◆ **WHAT TO WORK ON**
Sort through the data and copy the lines holding the word "context".

------------------------

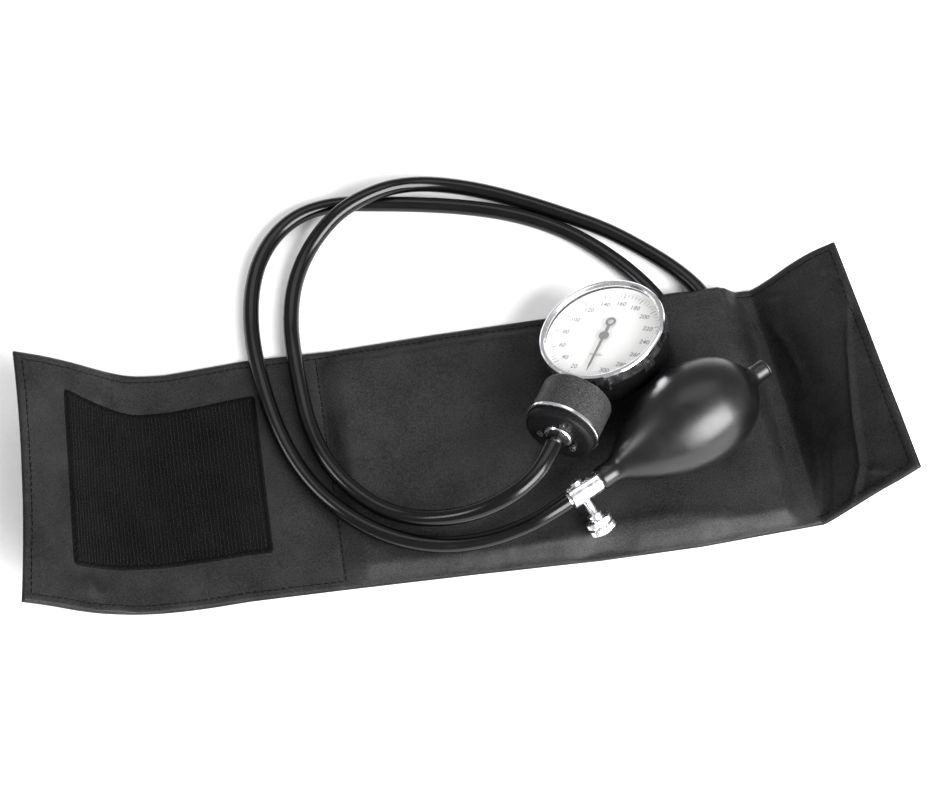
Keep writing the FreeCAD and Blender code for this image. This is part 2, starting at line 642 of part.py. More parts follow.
def neck_block():
    """The short block that joins the drum to the case, bored for the push rod."""
    block = doc.addObject("Part::Box", "neck_solid")
    block.setExpression("Length", bound("neck_width"))
    block.setExpression("Width", bound("neck_low - neck_high"))
    block.setExpression("Height", bound("drum_start - 25"))
    block.Placement.Base = Vector(-mm("neck_width") / 2, mm("drum_depth") - mm("neck_low"), 25)
    hole = doc.addObject("Part::Cylinder", "neck_hole")
    hole.setExpression("Radius", bound("rod_hole"))
    hole.Height = 80.0
    case = doc.addObject("Part::Cone", "neck_seat")
    # the tapered side of the case, standing along the drum frame's Y axis
    case.Radius1, case.Radius2 = case_side(20.0), case_side(8.4)
    case.Height = 20.0 - 8.4
    case.Placement = FreeCAD.Placement(Vector(0, mm("drum_depth") - 20.0, 0),
                                       FreeCAD.Rotation(Vector(0, 0, 1), Vector(0, 1, 0)))
    rim = doc.addObject("Part::Cylinder", "neck_rim")
    rim.Radius, rim.Height = mm("case_radius"), 4.0
    rim.Placement = FreeCAD.Placement(Vector(0, mm("drum_depth") - 8.4, 0),
                                      FreeCAD.Rotation(Vector(0, 0, 1), Vector(0, 1, 0)))
    tools = doc.addObject("Part::MultiFuse", "neck_tools")
    tools.Shapes = [hole, case, rim]
    piece = doc.addObject("Part::Cut", "neck_block")
    piece.Base, piece.Tool = block, tools
    return keep(piece, "neck_block", DRUM)


def case_side(depth):
    """Outer radius of the case at a depth behind the bezel's front."""
    top = mm("case_rim") + 4
    low = mm("case_depth") - 5
    share = (depth - top) / (low - top)
    return mm("case_radius") + share * (mm("case_back_radius") - mm("case_radius"))


def drum_housing():
    return turned("drum_housing", [
        ("rod_hole", "drum_start"), ("drum_radius - 1.4", "drum_start"),
        ("drum_radius - 0.4", "drum_start + 0.4"), ("drum_radius", "drum_start + 1.4"),
        ("drum_radius", "drum_end"), ("drum_radius - 1.2", "drum_end"),
        ("drum_radius - 1.2", "drum_start + 1.5"), ("rod_hole", "drum_start + 1.5")], DRUM)


def drum_ring():
    """The chrome ring that clamps the end cap to the drum."""
    return turned("drum_ring", [
        ("drum_radius + 0.05", "drum_end - 1.6"), ("ring_radius - 0.2", "drum_end - 1.6"),
        ("ring_radius", "drum_end - 1.3"), ("ring_radius", "drum_end + 1.8"),
        ("ring_radius - 0.3", "drum_end + 2.2"), ("cap_radius + 0.1", "drum_end + 2.2"),
        ("cap_radius + 0.1", "drum_end + 1.45"), ("drum_radius + 0.05", "drum_end + 1.45")], DRUM)


def cap_gasket():
    return turned("cap_gasket", [
        ("drum_radius - 2.6", "drum_end"), ("drum_radius", "drum_end"),
        ("drum_radius", "drum_end + 0.6"), ("drum_radius - 2.6", "drum_end + 0.6")], DRUM)


def drum_end_cap():
    """The black end cap, with a shallow dish round the nipple and three screw holes."""
    body = new_body("drum_end_cap")
    revolved(body, "Revolution", [
        ("2.9", "drum_end + 0.6"), ("drum_radius", "drum_end + 0.6"),
        ("drum_radius", "drum_end + 1.4"), ("cap_radius", "drum_end + 1.4"),
        ("cap_radius", "cap_face - 1.6"), ("cap_radius - 0.5", "cap_face - 0.5"),
        ("cap_radius - 1.7", "cap_face"), ("8.4", "cap_face"), ("8", "cap_face - 0.6"),
        ("2.9", "cap_face - 0.6")])
    holes = circles(body, "XY_Plane", CAP_SCREWS, "1")
    feature(body, "Pocket", holes, Length=140, Midplane=True)
    return keep(body, "drum_end_cap", DRUM)


CAP_SCREWS = [("cap_screw_circle * cos(%d)" % a, "cap_screw_circle * sin(%d)" % a)
              for a in (60, 180, 300)]


def end_cap_screws():
    body = new_body("end_cap_screws")
    heads = circles(body, "XY_Plane", CAP_SCREWS, "1.7")
    heads.AttachmentOffset = FreeCAD.Placement(Vector(0, 0, mm("cap_face")), FreeCAD.Rotation())
    feature(body, "Pad", heads, Length=0.7)
    doc.recompute()
    shanks = circles(body, "XY_Plane", CAP_SCREWS, "1")
    shanks.AttachmentOffset = FreeCAD.Placement(Vector(0, 0, mm("cap_face") - 4), FreeCAD.Rotation())
    feature(body, "Pad", shanks, Length=4.2)
    return keep(body, "end_cap_screws", DRUM)


def nipple():
    """The chrome nipple: shank through the cap, flange outside, spigot that the tube meets."""
    return disc_stack("nipple", [
        ("2.9", "drum_end - 1.4", "cap_face - 0.6"), ("7.2", "cap_face - 0.6", "cap_face + 0.3"),
        ("6.4", "cap_face + 0.3", "cap_face + 1"), ("3", "cap_face + 1", "nipple_end")], DRUM)


def nipple_nut():
    """The hexagonal nut that holds the nipple."""
    body = new_body("nipple_nut")
    side = "5.4 * cos(%d)", "5.4 * sin(%d)"
    corners = [(side[0] % a, side[1] % a) for a in range(0, 360, 60)]
    sketch = polygon(body, "XY_Plane", corners)
    level = FreeCAD.Placement(Vector(0, 0, mm("cap_face") + 1), FreeCAD.Rotation())
    sketch.AttachmentOffset = level
    feature(body, "Pad", sketch, Length=2.6)
    doc.recompute()
    bore = circles(body, "XY_Plane", [("0", "0")], "3")
    feature(body, "Pocket", bore, Length=200, Midplane=True)
    return keep(body, "nipple_nut", DRUM)


def capsule():
    """The corrugated pressure capsule, standing on the end of the nipple's shank."""
    ridges = []
    for ridge in range(3):
        radius = 6 + 3 * ridge
        ridges += [(f"{radius}", "capsule_top + 1.2"), (f"{radius} + 1.5", "capsule_top + 1.9")]
    return turned("capsule", [
        ("0", "capsule_top"), ("3", "capsule_top"), ("4", "capsule_top + 1.9"), *ridges,
        ("14.5", "capsule_top + 3.4"), ("14.5", "capsule_top + 4.2"), ("12", "capsule_top + 5.4"),
        ("9", "capsule_top + 4.8"), ("6", "capsule_top + 5.6"), ("3.2", "capsule_top + 6"),
        ("2.9", "drum_end - 1.4"), ("0", "drum_end - 1.4")], DRUM)


def push_rod():
    """The rod from the capsule to the sector's arm, with a pointed tip and a wide foot."""
    return turned("push_rod", [
        ("0", "rod_start"), ("0.15", "rod_start"), ("rod_radius", "rod_start + 2"),
        ("rod_radius", "capsule_top - 0.9"), ("2.4", "capsule_top - 0.9"),
        ("2.4", "capsule_top - 0.1"), ("0", "capsule_top - 0.1")], DRUM)


# ---- bulb and valve -----------------------------------------------------------------------------

BULB_PROFILE = [(-51, 4.9), (-46, 5.9), (-40, 9.2), (-33, 13.8), (-25, 18.6), (-15, 23.1),
                (-5, 25.5), (3, 25.9), (12, 24.8), (20, 22), (27, 17.6), (32, 12), (35, 7)]


def bulb_shell():
    """The hollow rubber bulb: an open mouth over the valve and a nub round the intake."""
    mouth, nub_end = mm("mouth"), mm("nub_end")

    def side(offset, first, last):
        points = [Vector(radius - offset, 0, height) for height, radius in BULB_PROFILE]
        curve = Part.BSplineCurve()
        curve.interpolate([first, *points, last])
        return curve.toShape()

    wall = mm("bulb_wall")
    outer_mouth = Vector(mm("mouth_radius"), 0, mouth)
    outer_nub = Vector(mm("nub_radius"), 0, mm("nub_start") + 1)
    inner = [(-44, mm("spigot_radius"))]
    inner += [(height, radius - wall) for height, radius in BULB_PROFILE[2:-1]]
    inner_curve = Part.BSplineCurve()
    inner_curve.interpolate([Vector(r, 0, h) for h, r in inner]
                            + [Vector(3.2, 0, mm("nub_start") - 1)])
    corners = [Vector(mm("nub_radius"), 0, nub_end), Vector(3.2, 0, nub_end)]
    edges = [side(0, outer_mouth, outer_nub),
             Part.LineSegment(outer_nub, corners[0]).toShape(),
             Part.LineSegment(corners[0], corners[1]).toShape(),
             Part.LineSegment(corners[1], inner_curve.EndPoint).toShape(),
             inner_curve.toShape(),
             Part.LineSegment(inner_curve.StartPoint, Vector(mm("spigot_radius"), 0, mouth)).toShape(),
             Part.LineSegment(Vector(mm("spigot_radius"), 0, mouth), outer_mouth).toShape()]
    face = Part.Face(Part.Wire(Part.__sortEdges__(edges)))
    piece = doc.addObject("Part::Feature", "bulb_shell")
    piece.Shape = face.revolve(Vector(), Vector(0, 0, 1), 360)
    return keep(piece, "bulb_shell", BULB)


def intake_insert():
    """The bored metal insert in the bulb's nub."""
    return turned("intake_insert", [
        ("1.2", "nub_start"), ("3.2", "nub_start"), ("3.2", "nub_end"), ("3.8", "nub_end"),
        ("3.8", "nub_end + 0.8"), ("1.2", "nub_end + 0.8")], BULB)


def flap_disc(label, height):
    """A small rubber disc that lifts off its seat to let air by."""
    return disc_stack(label, [("2.1", height, f"{height} + 0.8")], BULB)


def valve_body():
    """The chrome valve: bored along its length, with a socket across it for the thumb screw."""
    body = new_body("valve_body")
    revolved(body, "Revolution", [
        ("air_bore", "barb_end"), ("barb_radius", "barb_end"), ("barb_radius", "valve_left"),
        ("valve_radius - 0.3", "valve_left"), ("valve_radius", "valve_left + 0.3"),
        ("valve_radius", "mouth - 0.5"), ("valve_radius - 0.4", "mouth"),
        ("spigot_radius", "mouth"), ("spigot_radius", "spigot_end"),
        ("chamber_radius", "spigot_end"), ("chamber_radius", "chamber_start"),
        ("air_bore", "chamber_start")])
    socket = circles(body, "YZ_Plane", [("0", "stem_height")], "stem_radius + stem_gap")
    socket.AttachmentOffset = FreeCAD.Placement(Vector(0, 0, 2.6), FreeCAD.Rotation())
    feature(body, "Pocket", socket, Length=10, Reversed=True)
    doc.recompute()
    bore = circles(body, "YZ_Plane", [("0", "stem_height")], "needle_bore")
    feature(body, "Pocket", bore, Length=10, Reversed=True)
    doc.recompute()
    plug = circles(body, "YZ_Plane", [("0", "stem_height")], "3")
    plug.AttachmentOffset = FreeCAD.Placement(Vector(0, 0, -4.2), FreeCAD.Rotation())
    feature(body, "Pocket", plug, Length=10)
    return keep(body, "valve_body", BULB)


def seat_plug():
    return disc_stack("seat_plug", [("3", "-6.3", "-4.2")], STEM)


def outlet_seat():
    return turned("outlet_seat", [
        ("0.9", "spigot_end - 1"), ("chamber_radius", "spigot_end - 1"),
        ("chamber_radius", "spigot_end"), ("0.9", "spigot_end")], BULB)


def stem_seal():
    return turned("stem_seal", [
        ("needle_bore", "2.6"), ("stem_radius + stem_gap", "2.6"), ("stem_radius + stem_gap", "3"),
        ("needle_bore", "3")], STEM)


def valve_needle():
    """The steel needle that shuts the bleed path; it travels with the thumb screw."""
    return turned("valve_needle", [
        ("0", "0.7"), ("0.3", "0.7"), ("needle_radius", "2.1"), ("needle_radius", "3.04"),
        ("0", "3.04")], STEM)


def release_knob():
    """The thumb screw: stem, collar and a knurled head of two flanges with a groove between."""
    body = new_body("release_knob")
    revolved(body, "Revolution", [
        ("0", "3.05"), ("stem_radius", "3.05"), ("stem_radius", "12.4"), ("4.05", "12.4"),
        ("4.05", "15.4"), ("knob_radius - 0.4", "15.4"), ("knob_radius", "15.8"),
        ("knob_radius", "18"), ("knob_radius - 0.3", "18.3"), ("knob_groove", "18.3"),
        ("knob_groove", "19.4"), ("knob_radius - 0.3", "19.4"), ("knob_radius", "19.7"),
        ("knob_radius", "22"), ("knob_radius - 0.7", "22.7"), ("3.4", "23.2"), ("0", "23.3")])
    doc.recompute()
    notch = polygon(body, "XY_Plane", [
        ("knob_radius - 0.35", "0"), ("knob_radius + 0.4", "-0.45"), ("knob_radius + 0.4", "0.45")])
    notch.AttachmentOffset = FreeCAD.Placement(Vector(0, 0, 15), FreeCAD.Rotation())
    cut = feature(body, "Pocket", notch, Length=9, Reversed=True)
    doc.recompute()
    repeat(body, cut, 32)
    return keep(body, "release_knob", STEM)


# ---- build, test and write ----------------------------------------------------------------------

outer_panel()
inner_panel()
bladder()
hook_patch()
loop_patch()
tube("gauge_tube", gauge_route())
tube("bulb_tube", bulb_route())
port_nozzle("gauge_port_nozzle", gauge_route())
port_nozzle("bulb_port_nozzle", bulb_route())
for build in (dial_case, bezel_ring, lens, dial_plate, movement_base, movement_bridge, case_screws,
              pointer_staff, pointer_hand, sector_gear, sector_arbor, hairspring,
              neck_block, drum_housing, drum_ring, cap_gasket, drum_end_cap, end_cap_screws,
              nipple, nipple_nut, capsule, push_rod,
              bulb_shell, intake_insert, valve_body, seat_plug, outlet_seat, stem_seal,
              valve_needle, release_knob):
    build()
flap_disc("intake_disc", "nub_start - 0.9")
flap_disc("outlet_disc", "spigot_end - 1.9")
doc.recompute()

broken = [f"{item.Name} {item.State}" for item in doc.Objects
          if "Invalid" in item.State or "Error" in item.State]
if broken:
    raise RuntimeError(f"not built: {broken}")
os.makedirs("parts", exist_ok=True)
for piece in parts:
    shape = piece.Shape
    if shape.isNull() or not shape.isValid():
        raise RuntimeError("bad shape: " + piece.Label)
    shape.exportStep(f"parts/{piece.Label}.step")
    print("%-20s solids %d volume %.1f" % (piece.Label, len(shape.Solids), shape.Volume))
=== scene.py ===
"""Aneroid upper arm blood pressure monitor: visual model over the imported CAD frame."""
import bpy
import math
import numpy as np
from mathutils import Euler, Matrix, Vector


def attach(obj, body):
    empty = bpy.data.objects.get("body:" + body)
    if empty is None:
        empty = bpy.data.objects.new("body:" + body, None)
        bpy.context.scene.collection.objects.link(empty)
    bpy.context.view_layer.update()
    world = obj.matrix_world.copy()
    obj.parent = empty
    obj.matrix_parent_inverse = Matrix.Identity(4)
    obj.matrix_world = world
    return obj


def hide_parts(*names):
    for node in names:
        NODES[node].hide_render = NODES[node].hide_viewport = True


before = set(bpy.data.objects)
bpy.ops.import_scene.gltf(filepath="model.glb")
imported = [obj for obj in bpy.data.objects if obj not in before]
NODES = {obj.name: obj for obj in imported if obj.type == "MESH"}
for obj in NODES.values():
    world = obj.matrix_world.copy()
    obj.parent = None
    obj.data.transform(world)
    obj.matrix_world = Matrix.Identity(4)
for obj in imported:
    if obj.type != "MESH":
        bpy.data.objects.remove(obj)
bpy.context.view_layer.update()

MM = 0.001
ROOT = "cuff_and_gauge"


def placed(position, yaw, pitch, roll):
    """A group's frame in metres, from its place in mm and its angles in degrees."""
    turn = Euler((math.radians(roll), math.radians(pitch), math.radians(yaw)), "XYZ")
    return Matrix.Translation(Vector(position) * MM) @ turn.to_matrix().to_4x4()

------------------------

◆ **EXERCISE SOLUTION**
        bpy.context.scene.collection.objects.link(empty)
    bpy.context.view_layer.update()
bpy.context.view_layer.update()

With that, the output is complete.